The biggest change I made was to re-do the ball identification system. The current one was not working great and was very messy code wise which I didn’t like. I wanted to make it cleaner, easier to maintain and I wanted it to use the OpenCV machine learning module. I gathered a bunch of training and test data and started playing around with the data. I found great success with cvBoost classifiers. The new system is a bit different as it employs different classifiers for different purposes. First a classifier picks the cue ball from all the other balls (1 vs all) and another does the same for the 8 ball. Another classifier classifies the remaining balls as either stripes or solids before finally 2 separate classifiers assign actual numbers. This is great because each level is a fail safe. Our primary concern is finding the cue ball properly, next is the 8 ball. The actual number is the least important but it is good to know if the ball is a stripe or a solid.

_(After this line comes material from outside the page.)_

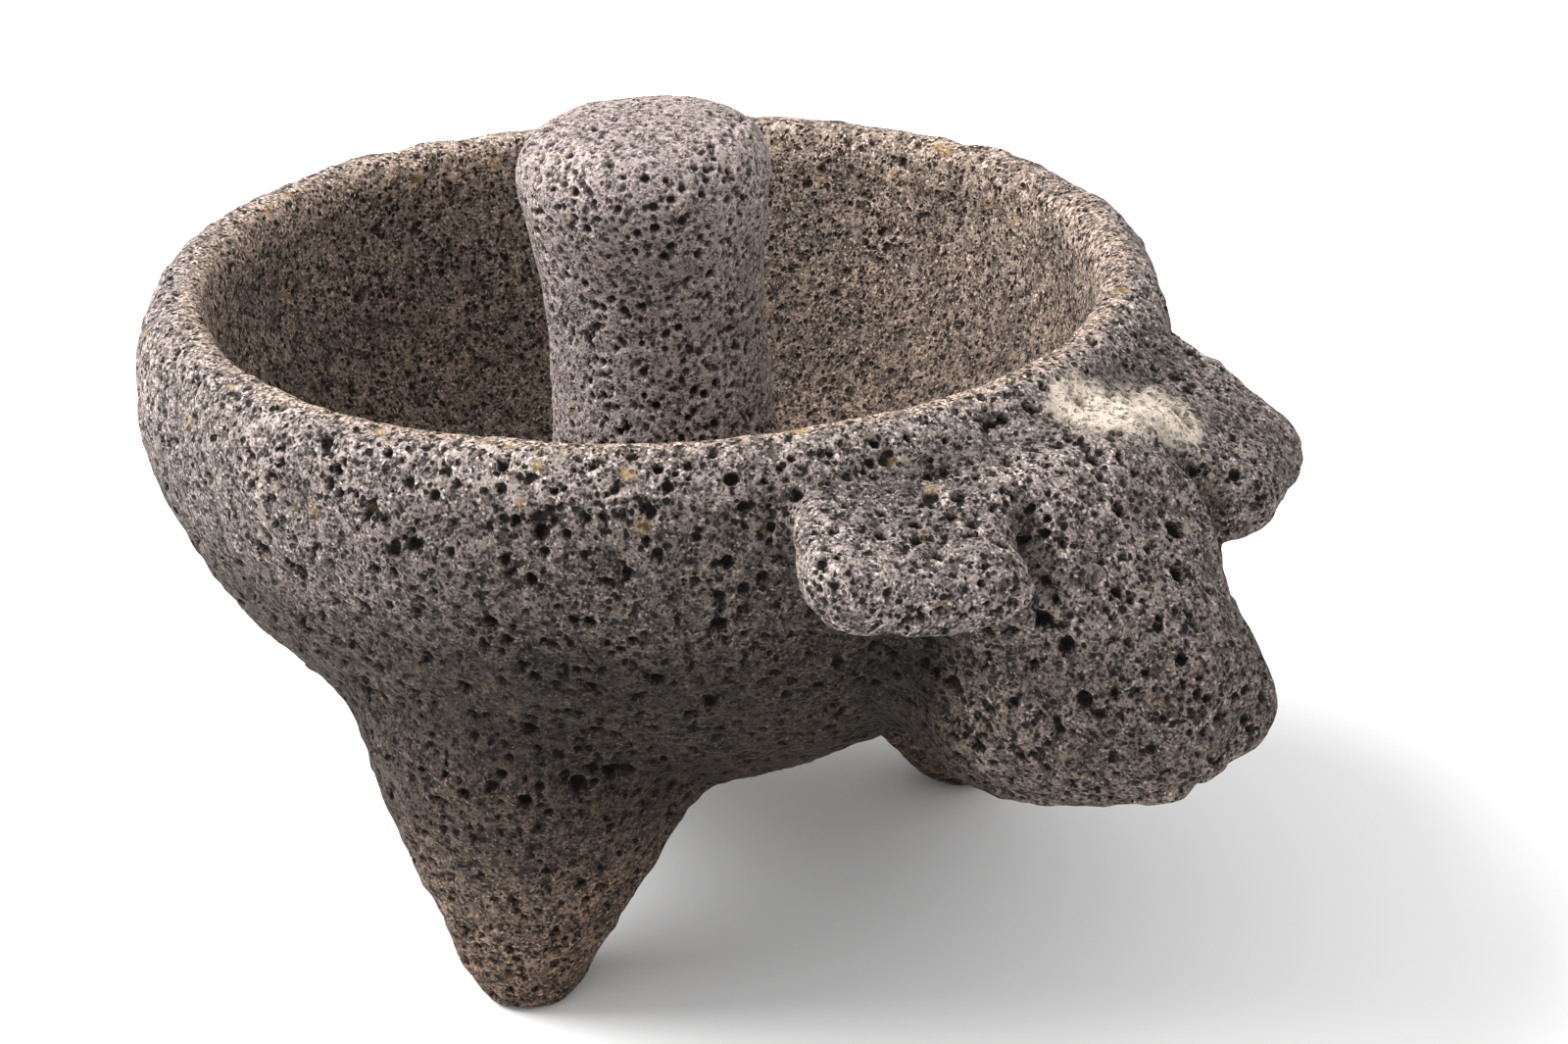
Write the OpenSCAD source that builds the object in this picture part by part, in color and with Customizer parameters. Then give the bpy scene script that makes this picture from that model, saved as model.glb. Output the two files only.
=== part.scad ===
// Molcajete with its tejolote: a mortar carved from one block of porous basalt, with three
// legs and a pig's head, and the loose pestle that stands in it. Millimetres, +Z up, the head
// towards -Y, the feet on z = 0.

/* [Bowl] */
// Diameter of the bowl at its widest ring
bowl_d = 206; // [170:1:250]
// Height of the rim above the ground
rim_h = 133; // [115:1:165]
// How far the widest ring lies below the rim
bulge_drop = 20; // [14:1:30]
// Fullness of the belly's curve
belly_full = 1.88; // [1.8:0.02:2.6]
// Height of the belly's lowest point above the ground
belly_h = 28; // [20:1:38]
// Width of the wall, from the mouth's edge out to the widest ring
rim_wall = 15; // [11:0.5:20]
// Width of the flat on top of the rim
rim_flat = 4; // [2:0.5:6]
// Rounding of the mouth's edge
mouth_round = 3.5; // [2:0.5:4.5]
// Depth of the bowl below the rim
bowl_depth = 77; // [60:1:84]
// Fullness of the hollow's curve
hollow_full = 2.2; // [1.9:0.05:2.6]
// Diameter of the level spot worn in the bowl's floor
floor_flat_d = 26; // [20:1:36]

/* [Legs] */
// Distance from the widest ring in to the middle of each foot
foot_inset = 36; // [28:1:46]
// Diameter of a foot where it meets the ground
foot_d = 20; // [14:1:26]
// Diameter of a leg's root, inside the belly
leg_root_d = 74; // [60:1:84]
// Distance from the widest ring in to the middle of a leg's root
leg_root_inset = 48; // [42:1:56]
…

With ARRecognition in the best shape it’s ever been in I started investigating the graphics code and why our drawImage function was not working properly any more. I wasted the whole first afternoon just trying to find a solution worked out for me online – it was one of those things where I just didn’t feel like diving in and as a result I got no where. The next day though I had motivation again – I started the graphics code from scratch adding back one function at a time. This turned out to be a really good thing to do because now I understand the graphics code. I was also able to consolidate all the opengl code from about 4 different .cpp files into a single file, now all the drawing code was in one place brilliant! I added the same documentation as I had for ARRecognition – man this project is starting to look very nice!

All of this work has been very satisfying for me but it makes me a bit sad that no one truly appreciates all the vast improvements I have made except for me. The system looks the same when it is running but the code behind is so much more reliable and easy to work with. I’m sure it will pay off in London!